Sign language enables deaf people to communicate with the versatility and nuance of speech - but only as long as their partner in conversation understands sign language. People who aren't deaf seldom do. James Kramer, an electrical engineer at Stanford, is helping overcome this communication barrier. He has invented an electronic glove that can translate finger spelling - a simple form of signing in which the fingers spell out each letter - into speech. And he's working on a system that can handle the full complexity of American Sign Language, in which words are represented by elaborate movements of the hands and arms.

Kramer got the idea for his "talking glove" while watching a demonstration of a robotic hand that could finger-spell words typed into its computer. In the demonstration a deaf-blind man sensed the letters by feeling the robotic hand. He finger-spelled his reaction to an interpreter. "This is neat," he said. But Kramer was not satisfied. "I thought, |Well, this is neat, but this is only half the communication. Why not make a device that recognizes the deaf-blind person's finger spelling and converts it directly to speech?'"
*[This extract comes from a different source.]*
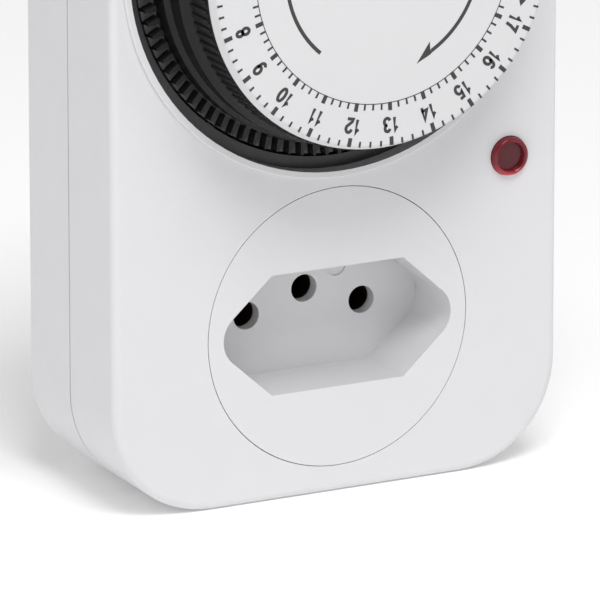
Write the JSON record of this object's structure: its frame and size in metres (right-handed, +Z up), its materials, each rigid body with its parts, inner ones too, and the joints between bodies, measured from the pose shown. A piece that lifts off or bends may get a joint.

Kramer's glove senses the finger motions of its wearer with 22 sensors embedded in the Lycra fabric along the fingers, thumb, and wrist. By measuring the flow of electricity through the sensors, Kramer's device determines the exact position of the fingers; a bent sensor offers more resistance to the current than a straight one. A small computer then takes this electronic information and matches it to a letter in a preprogrammed dictionary of finger-spelling positions. The glove wearer signals the end of each word with a flat, horizontal hand, and a small speech synthesizer worn as a pendant around the neck utters the word.

Kramer has also built gloves that can sense the full arm motions of American Sign Language; electromagnetic sensors on each glove's wrist determine the hand's location in relation to a fixed point. To translate such complex motions into words, however, Kramer has to develop much more complicated software than he did to translate finger movements into letters. He is still working on that.

But the sign-language gloves alone, he says, already have a possible application: they could allow two deaf people to converse by videophone. Because current videophones send complete visual images through a small phone line, they can only update the image about once a second - far too slow to convey the rapid hand motions of sign language. With Kramer's gloves, however only the electronic signals encoding those motions would need to be transmitted; on the videophone monitors, they would be converted into real-time computer images of moving hands and arms.

The only thing needed to build such a videophone, according to Kramer, is a little money. "There's so much technology available," he says. "It's a shame there isn't more developed for persons with different abilities."